TRENTON – The Christie Administration today decided to withdraw its appeal of a lower court’s decision to authorize same-sex marriages in New Jersey, citing the New Jersey Supreme Court’s biased decision not to stay the ruling until the case could be heard in full.
The Governor “strongly disagrees with the Court substituting its judgment for the constitutional process of the elected branches or a vote of the people,” but conceded that “the Court has now spoken clearly as to their view of the New Jersey Constitution and, therefore, same-sex marriage is the law. The Governor will do his constitutional duty and ensure his Administration enforces the law as dictated by the New Jersey Supreme Court.”
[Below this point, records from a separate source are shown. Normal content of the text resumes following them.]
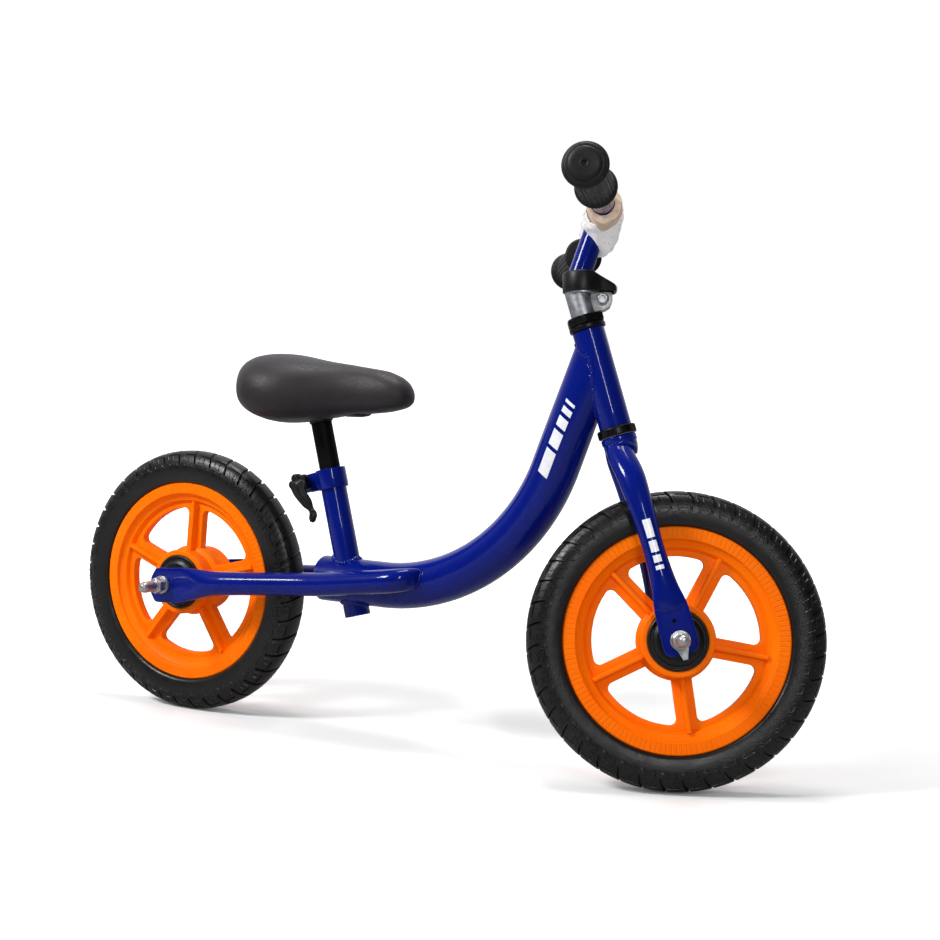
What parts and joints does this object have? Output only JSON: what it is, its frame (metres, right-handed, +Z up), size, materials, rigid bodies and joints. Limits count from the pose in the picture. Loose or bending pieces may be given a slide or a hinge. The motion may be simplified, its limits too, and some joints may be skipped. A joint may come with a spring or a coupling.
{
  "type": "balance bike",
  "caption": "Children's balance bike: curved steel frame and fork, foam tyres on five-spoke plastic wheels, padded height-adjustable saddle and handlebar with rubber grips.",
  "frame": {"origin": "centre of the bounding box on the floor, under the tyres", "axes": "+X forward, along the frame and its longest extent; +Y to the rider's left; +Z up. Stored with the bars turned 28.9 degrees to the rider's left, as in the picture."},
  "size_m": [0.853, 0.434, 0.5984],
  "materials": {
    "blue_paint": "glossy royal blue powder coat on steel",
    "black_paint": "glossy black on steel",
    "zinc": "zinc plated",
    "steel": "bright steel",
    "orange_plastic": "satin orange moulding",
    "black_plastic": "satin black moulding",
    "tyre_foam": "black closed-cell foam with block tread",
    "grip_rubber": "matt black rubber",
    "saddle_cover": "soft matt charcoal cover over foam",
    "cream_foam": "cream packing foam",
    "packing_wrap": "white speckled packing wrap"
  },
  "bodies": {
    "frame": {"main_tube": "blue_paint", "main_tube_cap": "blue_paint", "head_tube": "blue_paint", "seat_tube": "blue_paint", "left_chainstay": "blue_paint", "right_chainstay": "blue_paint", "seat_collar": "blue_paint", "seat_skewer": "steel", "skewer_nut": "black_plastic", "lower_headset_cup": "black_paint", "lower_headset_bearing": "steel", "upper_headset_cup": "black_paint", "upper_headset_bearing": "steel", "rear_axle": "steel", "rear_left_spacer": "zinc", "rear_left_washer": "zinc", "rear_left_nut": "zinc", "rear_right_spacer": "zinc", "rear_right_washer": "zinc", "rear_right_nut": "zinc"},
    "seat": {"seat_post": "black_paint", "saddle_pan": "black_plastic", "saddle_pad": "saddle_cover"},
    "lever": {"seat_lever": "black_plastic"},
    "fork": {"steerer_tube": "zinc", "fork_crown": "blue_paint", "left_fork_blade": "blue_paint", "right_fork_blade": "blue_paint", "crown_race": "black_paint", "headset_nut": "black_paint", "stem_clamp": "zinc", "clamp_cover": "black_plastic", "clamp_bolt": "zinc", "clamp_nut": "zinc", "front_axle": "steel", "front_left_spacer": "zinc", "front_left_washer": "zinc", "front_left_nut": "zinc", "front_right_spacer": "zinc", "front_right_washer": "zinc", "front_right_nut": "zinc"},
    "handlebar": {"stem_tube": "blue_paint", "handlebar_tube": "blue_paint", "left_grip": "grip_rubber", "right_grip": "grip_rubber", "bar_foam": "cream_foam", "bar_wrap": "packing_wrap"},
    "front_wheel": {"front_rim": "orange_plastic", "front_tyre": "tyre_foam", "front_left_hub_cap": "black_plastic", "front_left_bearing": "steel", "front_right_hub_cap": "black_plastic", "front_right_bearing": "steel"},
    "rear_wheel": {"rear_rim": "orange_plastic", "rear_tyre": "tyre_foam", "rear_left_hub_cap": "black_plastic", "rear_left_bearing": "steel", "rear_right_hub_cap": "black_plastic", "rear_right_bearing": "steel"}
  },
  "joints": [
    {"name": "steering", "type": "hinge", "parent": "frame", "child": "fork", "pos_m": [0.29715, -0.00978, 0.14249], "axis": [-0.342, 0, 0.9397], "continuous": true},
    {"name": "front_wheel_spin", "type": "hinge", "parent": "fork", "child": "front_wheel", "pos_m": [0.29715, -0.00978, 0.14249], "axis": [-0.4541, 0.8755, -0.1653], "continuous": true},
    {"name": "rear_wheel_spin", "type": "hinge", "parent": "frame", "child": "rear_wheel", "pos_m": [-0.28285, -0.00978, 0.14369], "axis": [0, 1, 0], "continuous": true},
    {"name": "seat_height", "type": "slide", "parent": "frame", "child": "seat", "axis": [-0.2588, 0, 0.9659], "range_m": [-0.03, 0.03]},
    {"name": "seat_lever_open", "type": "hinge", "parent": "frame", "child": "lever", "pos_m": [-0.12988, -0.02478, 0.2626], "axis": [0.9659, 0, 0.2588], "range_deg": [-90, 0]},
    {"name": "handlebar_height", "type": "slide", "parent": "fork", "child": "handlebar", "axis": [-0.342, 0, 0.9397], "range_m": [0, 0.03]}
  ]
}
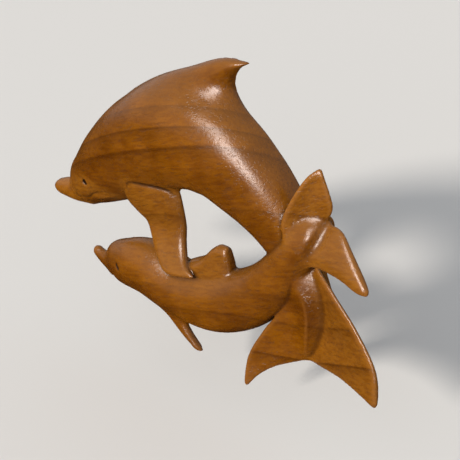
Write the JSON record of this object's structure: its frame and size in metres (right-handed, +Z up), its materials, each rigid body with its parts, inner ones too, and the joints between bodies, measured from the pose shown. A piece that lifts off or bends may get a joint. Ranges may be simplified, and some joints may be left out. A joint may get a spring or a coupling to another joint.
{
  "type": "wooden dolphin wall sculpture",
  "caption": "Flat-backed carved wood relief of a mother dolphin arched over her calf, to hang on a wall.",
  "frame": {"origin": "on the flat back, where it is fixed to the wall, behind the mother's upper body and above the centre of mass", "axes": "+X along the wall to the viewer's right, from the mother's beak towards her fluke, +Y into the wall, out of the flat back, +Z up"},
  "size_m": [0.3307, 0.0476, 0.2341],
  "materials": {
    "wood": "warm orange-brown hardwood with faint growth rings under satin varnish"
  },
  "bodies": {
    "root": {"dolphin_carving": "wood"}
  },
  "joints": []
}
NJFPC Founder and President Len Deo said, “The force of the New Jersey Supreme Court’s lust for power has never been more evident than it is today. An executive like Governor Christie is not easily outmaneuvered, nor are the people of the United States and the State of New Jersey easily stripped of their say in important political and cultural matters. But the New Jersey Supreme Court has done both, stacking the deck against the people of New Jersey and intentionally making it impossible for Governor Christie’s defense of natural marriage even to get a fair hearing. We are disappointed that Governor Christie dropped the appeal, surrendering the moral authority of the executive branch. But we especially condemn the New Jersey Supreme Court’s efforts to reshape this state after their own ideology, leaving the natural family without an advocate and religious liberty twisting in the wind.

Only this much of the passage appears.